We saw exceptionally strong expansion with our enterprise customers in the first quarter. [T]his strength was largely offset by unusually low expansion in our small and medium business customers in the first half of the quarter. The small and medium business customer cohort, which started the year off tentatively influenced by volatility in the macroeconomic environment, recovered to historical trends by the end of the quarter.

What management had to say

Here's part of CEO RJ Pittman's statement in the earnings release:

We are pleased to report another strong quarter, increasing our subscriber count by 70% to 562,000 subscribers for the period. We expanded Spaces Under Management by 49% to 7.3 million spaces... Real property is the largest asset class in the world, now valued at an estimated $327 trillion... Matterport is leading the industry with over 7 million digital twins, and we're creating thousands more each day, while 99% of the world's buildings have yet to be digitized. ... [W]e remain focused on efficiently scaling Matterport's business to meet the rising global demand for software-driven property management.

Guidance

Management issued second-quarter guidance and reaffirmed its full-year 2022 outlook.

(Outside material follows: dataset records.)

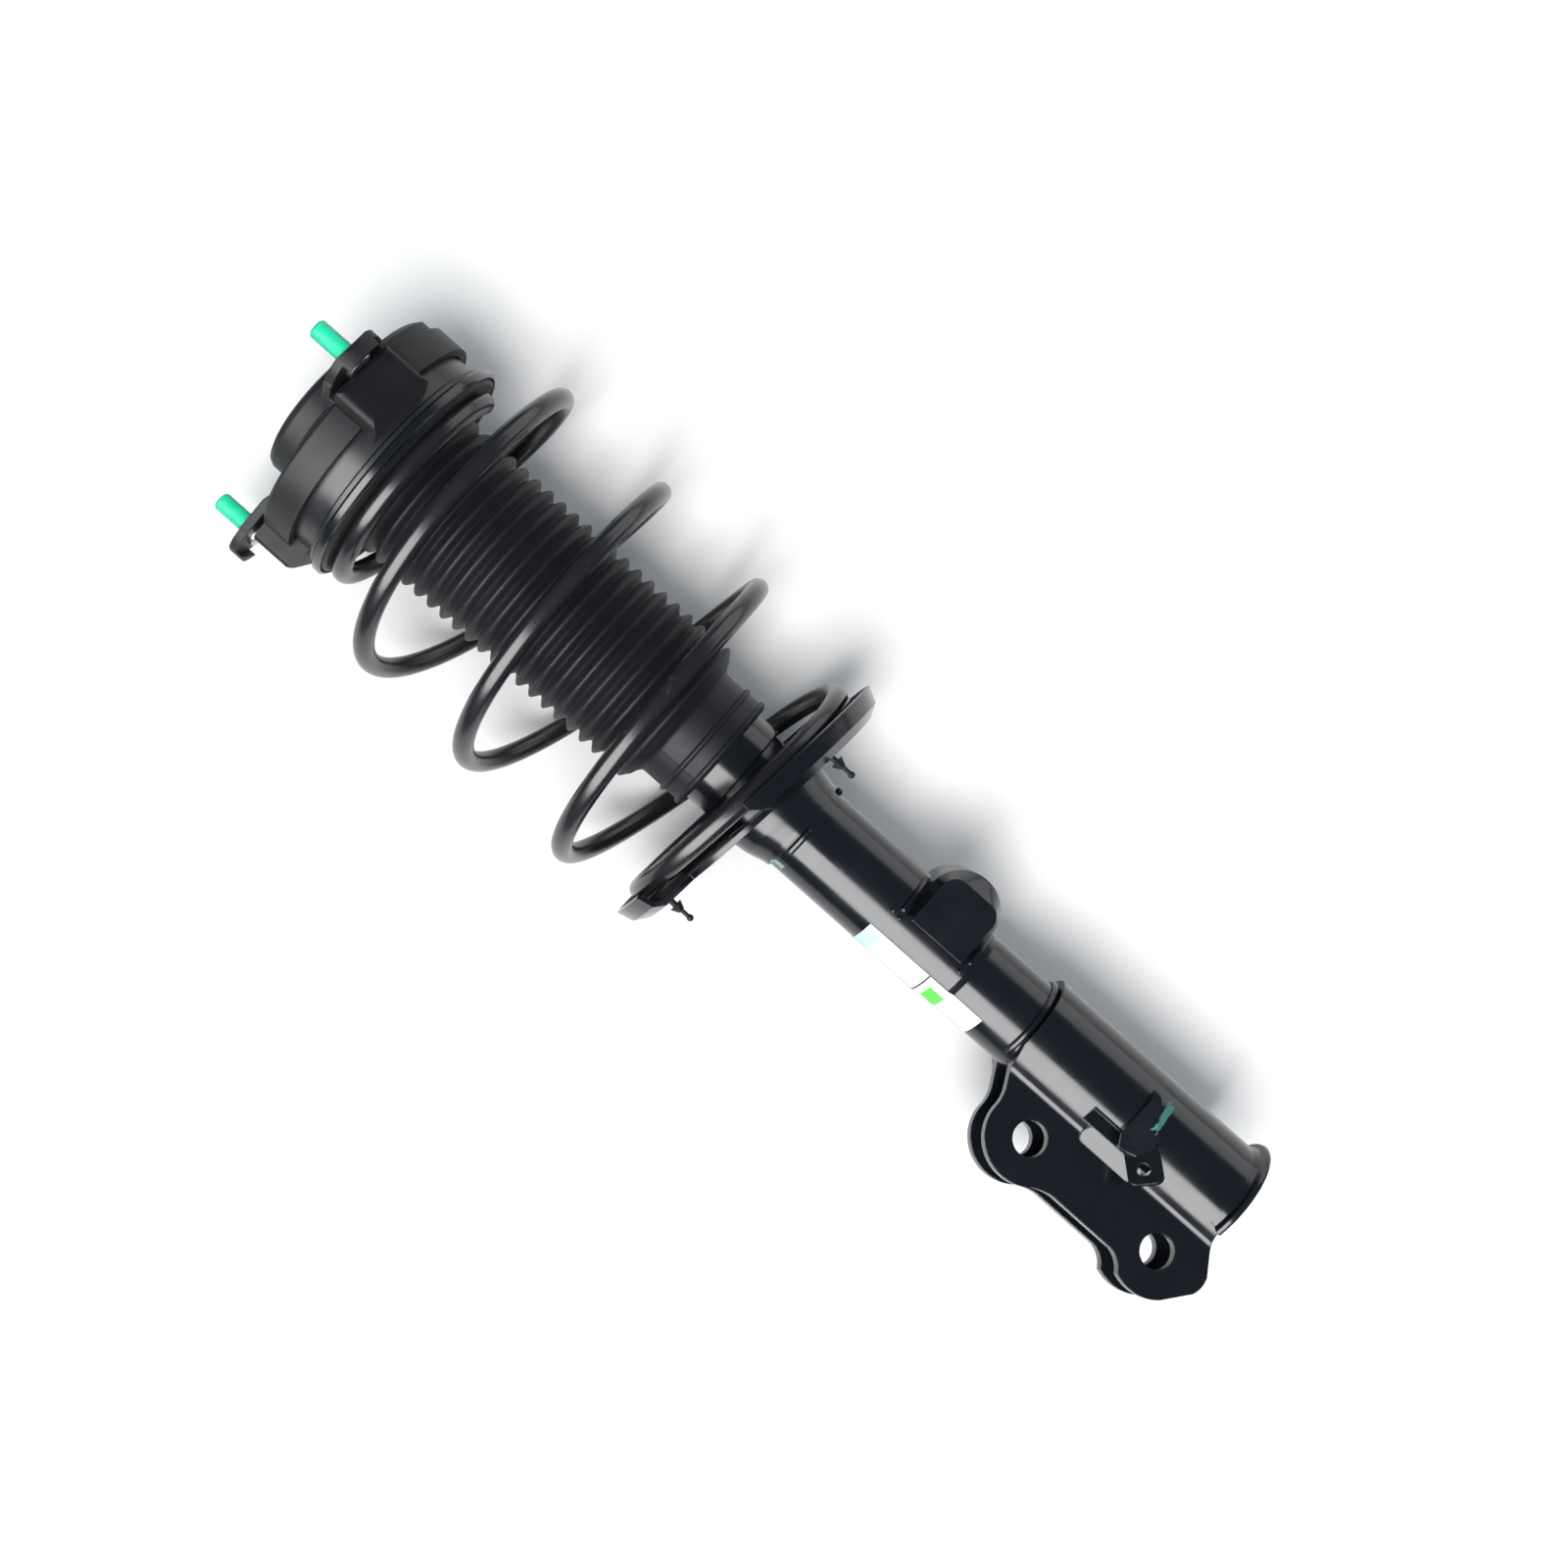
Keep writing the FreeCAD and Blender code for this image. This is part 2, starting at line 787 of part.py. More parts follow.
def rod_guide_set():
    """The oil seal, the guide that closes the tube and the bush that the rod slides in."""
    bore = size("tube_radius") - size("tube_wall")
    top = size("tube_top") + 0.4
    rod = size("rod_radius")
    guide = size("guide_bottom")
    bush = rod + 1.5
    keep(turned("rod_seal", ring(rod + 0.06, bore, top, top + 4.0)), "rod_seal")
    keep(
        turned(
            "rod_guide",
            [
                (bush, -guide),
                (size("cylinder_bore_radius"), -guide),
                (size("cylinder_bore_radius"), -guide + 4.0),
                (bore, -guide + 4.0),
                (bore, -(top + 4.0)),
                (bush, -(top + 4.0)),
            ],
        ),
        "rod_guide",
    )
    keep(turned("guide_bush", ring(rod + 0.05, bush, top + 4.0, guide)), "guide_bush")


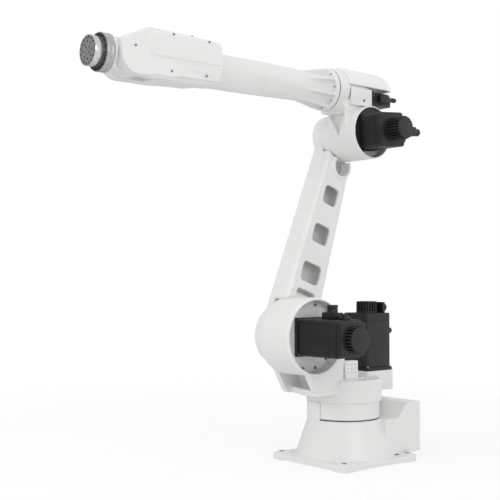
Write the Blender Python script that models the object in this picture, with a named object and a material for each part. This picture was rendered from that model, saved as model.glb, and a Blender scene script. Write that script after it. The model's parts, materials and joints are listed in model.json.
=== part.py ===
"""Six-axis industrial robot arm, floor mounted, built as separate solids.

Frame: origin on the base turning axis at the floor face, +X towards the tool,
+Y on the side of the shoulder and elbow motors, +Z up.
Sizes below are in millimetres; points are scaled to metres as meshes are made.
"""
import math

import bmesh
import bpy
from mathutils import Matrix, Vector

MM = 0.001
GAP = 0.3                    # running or seating gap between neighbouring pieces
MERGE_DISTANCE = 0.000002    # metres, tidies what a Boolean leaves behind

# Joint axes ---------------------------------------------------------------
SHOULDER_X = 205.0           # J2 axis, runs along Y
SHOULDER_Z = 442.0
ELBOW_X = -42.0              # J3 axis, runs along Y
ELBOW_Z = 1149.0
FOREARM_Z = 1297.0           # J4 and J6 axis, runs along X
WRIST_X = 903.0              # J5 axis, runs along Y
ARM_LEAN = math.atan2(SHOULDER_X - ELBOW_X, ELBOW_Z - SHOULDER_Z)
ARM_LENGTH = math.hypot(SHOULDER_X - ELBOW_X, ELBOW_Z - SHOULDER_Z)

# Base ---------------------------------------------------------------------
PLATE_SIDE = 360.0
PLATE_THICK = 22.0
BOLT_SPACING = 300.0
BOLT_RADIUS = 9.0
PAD_RADIUS = 27.0
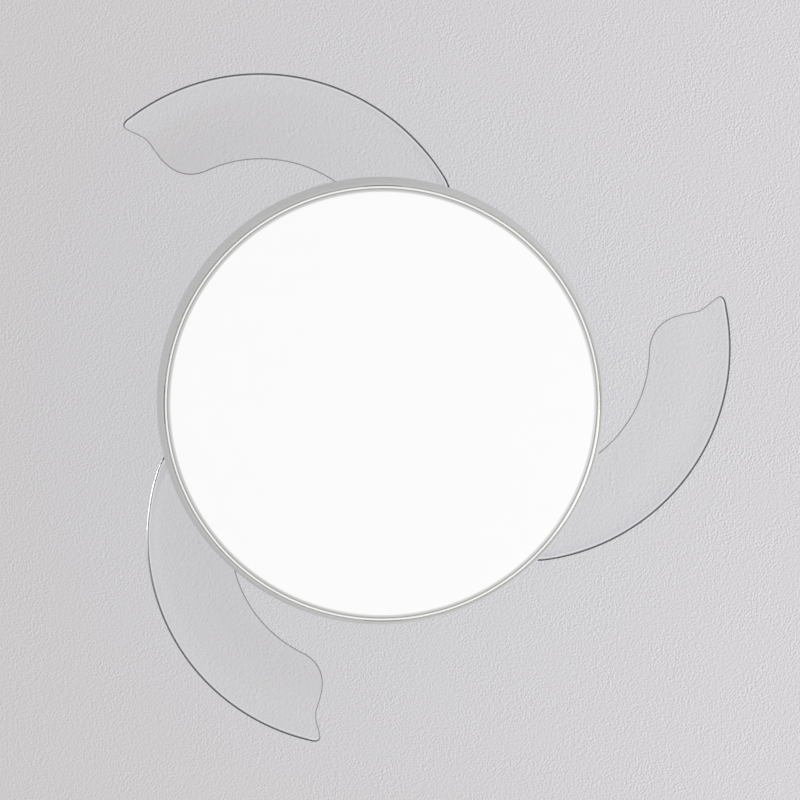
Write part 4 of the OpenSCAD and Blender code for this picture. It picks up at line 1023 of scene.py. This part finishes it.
# A square in the plane z, shaded by the difference of two noises a small step apart, and clear from above.
def makeCeiling(v):
    mesh = bpy.data.meshes.new("ceiling")
    s, z = v["half"], v["z"]
    mesh.from_pydata([(-s, -s, z), (-s, s, z), (s, s, z), (s, -s, z)], [], [(0, 1, 2, 3)])
    ceiling = addObject("ceiling", mesh)
    material = bpy.data.materials.new("ceilingPaint")
    material.use_nodes = True
    tree = material.node_tree
    tree.nodes.clear()
    place = addNode(tree, "ShaderNodeTexCoord").outputs["Object"]
    across = axesOf(tree, place)["X"]
    tone = mixColours(tree, remap(tree, across, *v["toneSpan"], 0, 1), (*v["left"], 1), (*v["right"], 1))
    aside = addVectorMath(tree, "ADD", place, v["slant"])[0]
    near, far = (noiseOf(tree, v["grain"], 2, 0.5, spot) for spot in (place, aside))
    slope = remap(tree, addMath(tree, "SUBTRACT", near, far), -0.2, 0.2, -1, 1)
    depth = addMath(tree, "MULTIPLY", remap(tree, across, *v["reliefSpan"], *v["relief"]),
                    remap(tree, noiseOf(tree, v["patches"], 2), *midNoise, *v["patchSpan"]))
    shade = addMath(tree, "ADD", 1.0, addMath(tree, "MULTIPLY", slope, depth))
    away = addVectorMath(tree, "LENGTH", place)["Value"]
    halo = mixColours(tree, remap(tree, away, *v["haloSpan"], 1, 0), (1, 1, 1, 1), (*v["halo"], 1))
    colour = mixColours(tree, 1.0, mixColours(tree, 1.0, tone, shade, "MULTIPLY"), halo, "MULTIPLY")
    diffuse = tree.nodes.new("ShaderNodeBsdfDiffuse")
    emission = tree.nodes.new("ShaderNodeEmission")
    tree.links.new(colour, diffuse.inputs["Color"])
    tree.links.new(colour, emission.inputs["Color"])
    own = mixShaders(tree, v["ownLight"], diffuse.outputs[0], emission.outputs[0])
    seeThrough = tree.nodes.new("ShaderNodeBsdfTransparent")
    behind = addNode(tree, "ShaderNodeNewGeometry").outputs["Backfacing"]
    out = tree.nodes.new("ShaderNodeOutputMaterial")
    tree.links.new(mixShaders(tree, behind, own, seeThrough.outputs[0]), out.inputs["Surface"])
    mesh.materials.append(material)


makeCeiling(stageValues)

worldValues = {
    "seen": (0.80, 0.80, 0.80),         # what the camera sees past the ceiling
    "light": (0.66, 0.66, 0.665),       # what lights the fan
    "mirrorPole": (0.95, 0.95, 0.95),   # what gloss and clear pieces see straight down or up
    "mirrorSide": (0.30, 0.30, 0.31),   # and at the horizon
    "mirrorSpan": (0.50, 0.90),         # heights between which one turns into the other
    "mirrorLean": (0.5, 0.25, 0),       # how much brighter gloss sees each side than the middle
}


def makeWorld(v):
    world = bpy.data.worlds.new("softRoom")
    bpy.context.scene.world = world
    world.use_nodes = True
    tree = world.node_tree
    tree.nodes.clear()
    direction = addNode(tree, "ShaderNodeTexCoord").outputs["Generated"]
    rays = addNode(tree, "ShaderNodeLightPath").outputs
    steep = remap(tree, addMath(tree, "ABSOLUTE", axesOf(tree, direction)["Z"]), *v["mirrorSpan"], 0, 1)
    mirror = mixColours(tree, steep, (*v["mirrorSide"], 1), (*v["mirrorPole"], 1))
    lean = addVectorMath(tree, "DOT_PRODUCT", direction, v["mirrorLean"])["Value"]
    mirror = mixColours(tree, 1.0, mirror, addMath(tree, "ADD", 1.0, lean), "MULTIPLY")
    sharp = addMath(tree, "MAXIMUM", rays["Is Glossy Ray"], rays["Is Transmission Ray"])
    colour = mixColours(tree, sharp, (*v["light"], 1), mirror)
    colour = mixColours(tree, rays["Is Camera Ray"], colour, (*v["seen"], 1))
    background = tree.nodes.new("ShaderNodeBackground")
    tree.links.new(colour, background.inputs["Color"])
    out = tree.nodes.new("ShaderNodeOutputWorld")
    tree.links.new(background.outputs[0], out.inputs["Surface"])


makeWorld(worldValues)

# azimuth in degrees from +X towards +Y, drop below the ceiling and distance from the axis in metres, power in watts,
# and the pieces that each lamp acts on; one that is glintOnly shows in gloss and lights no colour
lampValues = {
    "rightWindow": {"azimuth": 20, "drop": 0.8, "away": 2.5, "size": (1.5, 1.3), "power": 18, "glintOnly": False,
                    "pieces": ["ceiling", "canopyShell", "bladeCover", "lampPan", "trimRing", "opalDiffuser"]},
    "leftGlint": {"azimuth": 183, "drop": 0.85, "away": 2.5, "size": (0.9, 1.5), "power": 750, "glintOnly": True,
                  "pieces": ["clearBlade3"]},
}
lampAim = -0.13     # height on the axis that they point at


def makeLamp(name, v):
    data = bpy.data.lights.new(name, "AREA")
    data.shape = "RECTANGLE"
    data.size, data.size_y = v["size"]
    data.energy = v["power"]
    lamp = addObject(name, data)
    reach = bpy.data.collections.new(name + "Reach")
    for piece in v["pieces"]:
        reach.objects.link(bpy.data.objects[piece])
    lamp.light_linking.receiver_collection = reach
    if v["glintOnly"]:
        lamp.visible_diffuse = lamp.visible_transmission = False
        data.cycles.max_bounces = 0     # only what the camera sees straight in the surface
    a = math.radians(v["azimuth"])
    at = np.array([v["away"] * math.cos(a), v["away"] * math.sin(a), -v["drop"]])
    back = unit(at - np.array([0, 0, lampAim]))     # an area lamp shines along its -Z
    right = unit(np.cross([0, 0, 1], back))
    up = np.cross(back, right)
    lamp.matrix_world = Matrix([[*row, shift] for row, shift in zip(np.stack([right, up, back], 1), at)]
                               + [[0, 0, 0, 1]])


for name, values in lampValues.items():
    makeLamp(name, values)
print("stage made")

bpy.context.scene.view_settings.view_transform = "Standard"
print("sizes written")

Metric Q2 2022 Guidance Q2 2022 Projected Change (YOY) Full-Year 2022 Guidance Full-Year 2022 Projected Change (YOY)
Revenue (decline) $28.5 million to $30.5 million  (3%) to 3%* $125 million to $135 million 12% to 21%*
Subscription revenue $18 million to $18.3 million 18% to 20% $80 million to $82 million 31% to 34%
Adjusted earnings per share (loss) ($0.15) to ($0.13)

Loss projected to narrow 76% to 79%*

($0.52) to ($0.47) Loss projected to widen 126% to 104%*

Data source: Matterport. YOY = year over year. *Calculated by author using data from company's Q2 2021 and full-year 2021 reports. 

Going into the earnings release, Wall Street was modeling for a second-quarter adjusted loss of $0.12 per share on revenue of $31 million. So the company's guidance fell a little short of both expectations.

In short, Matterport turned in a solid first quarter, with the all-important metric of subscription revenue growing 24% year over year.